Just a rant really, I know I’m not being at all unreasonable. We live in a very rural area that is somewhere people like to visit. It’s pretty and remote and lovely. The only house within about a mile or more is a holiday let. Owners are lovely and actually bought the property back that their grandparents used to own 60 years ago. We have no issues with them. We also have no issues with 95% of their guests. They are usually very quiet and respectful and all that.

We had a family arrive yesterday for the week, with a 5 & 10 year old (we have a 4 & 9 year old, so great we thought!). They came over to play yesterday afternoon, fine.
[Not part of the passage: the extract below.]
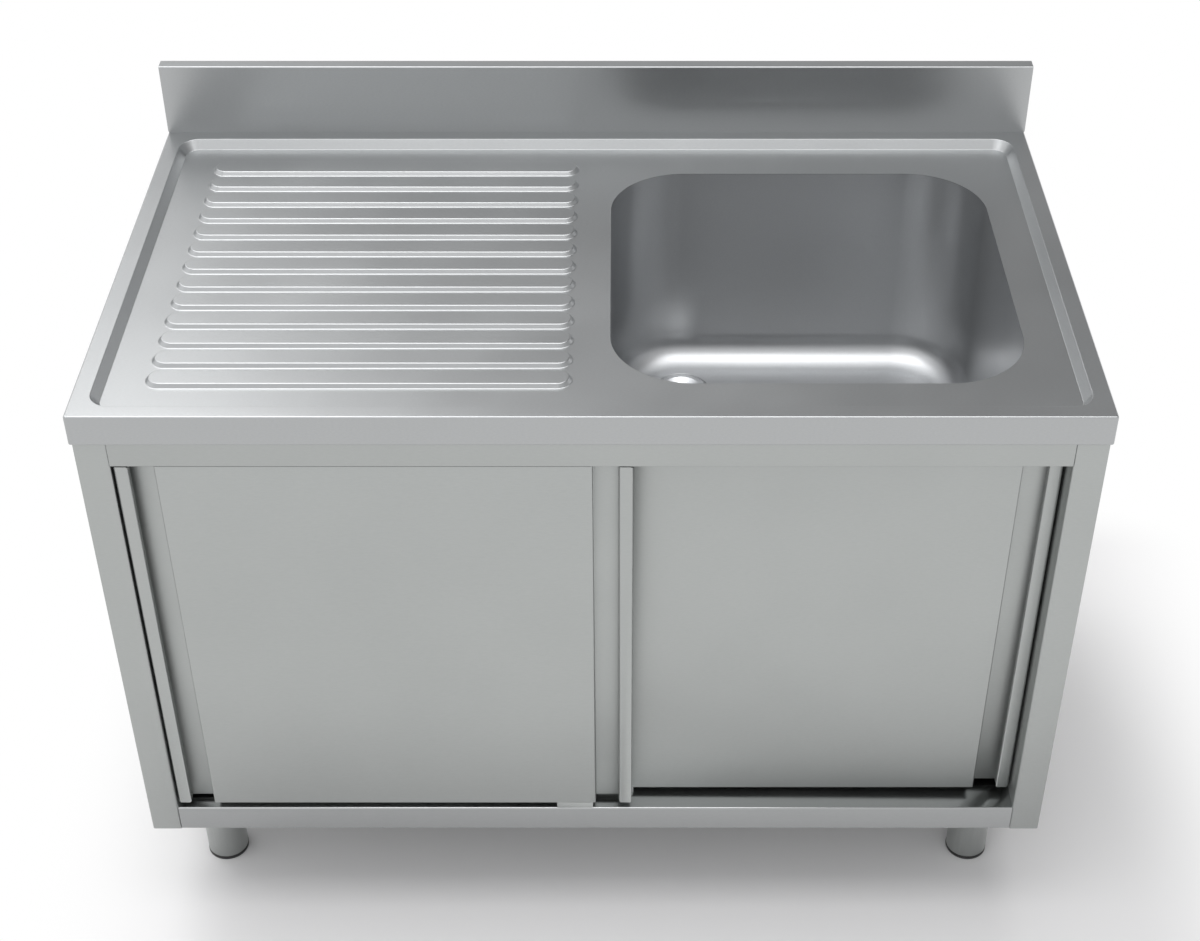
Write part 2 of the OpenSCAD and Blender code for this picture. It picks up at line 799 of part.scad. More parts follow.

I woke up this morning to their 5 year old in our lounge (we have like 5 doors, it’s a big old farmhouse, we don’t lock them usually at night as literally no one bothers us down here). I returned him to his family. Hmm

They attempted to come over several times today but I sent them back as we were having an Easter egg hunt in the garden and also having lunch. They finally came over again in the afternoon (I was in the house tidying up after lunch). We live on a farm so I can’t really see much from the kitchen, or else if I’d seen them, I would have intervened.

The 5 year old got into our chicken pen, let all the chickens out, threw about £5 worth of food and grit everywhere, and then appeared in my lounge (I was tidying up toys) and chucked 4 eggs on the floor (thankfully didn’t break!). I’m over it. Hmm

I only discovered the chickens let out (for foxes to eat) and food thrown everywhere just now as I went to tidy up outside for the evening. I went to knock on holiday let’s door but was dark inside downstairs and I could hear kids in bathroom upstairs so they are obviously doing bath and bedtime now.

I’ll speak with them tomorrow, but I just needed to rant. We’ve had so many people traveling to our lovely part of the country the past couple years and it does provide income for many local people (not Dh and I, we work in careers totally unrelated to tourism). But these are the first CF we’ve had in a long time and it just irritates me. Every time I’ve returned their children to them, they’ve just been in the kitchen, drinking, and oblivious. We had a bonfire burning today. We have a river with deep fast flowing water. We also had our puppy out this afternoon, who is lovely but very big and jumpy, which is why we are careful to only have her off lead on our own farm. She definitely could have injured one on these kids in excitement if we hadn’t known they were wondering around our land. And also just the damage and expense to our livestock. I’ve had to clean out the duck and chicken houses because they filled them with pellets and they can choke without access to water. They’re here 5 more days! I will go have a word in the morning, but in the meantime, just arghhhh!

OP posts:
bumsnett · 18/04/2022 09:35

@mindutopia

The parents have never come over, no. I spoke to them as they literally came down the drive yesterday (we share a drive, houses maybe 1/4 apart), and said lovely to meet you.

The dc appeared in our garden about an hour later and played for like 30 and I took them back over to their parents (drinking in the kitchen) , and said they had to go home as we were having dinner but would be happy to invite them back at some point this week. I haven’t seen the parents since, though I’ve returned their children 4 times today.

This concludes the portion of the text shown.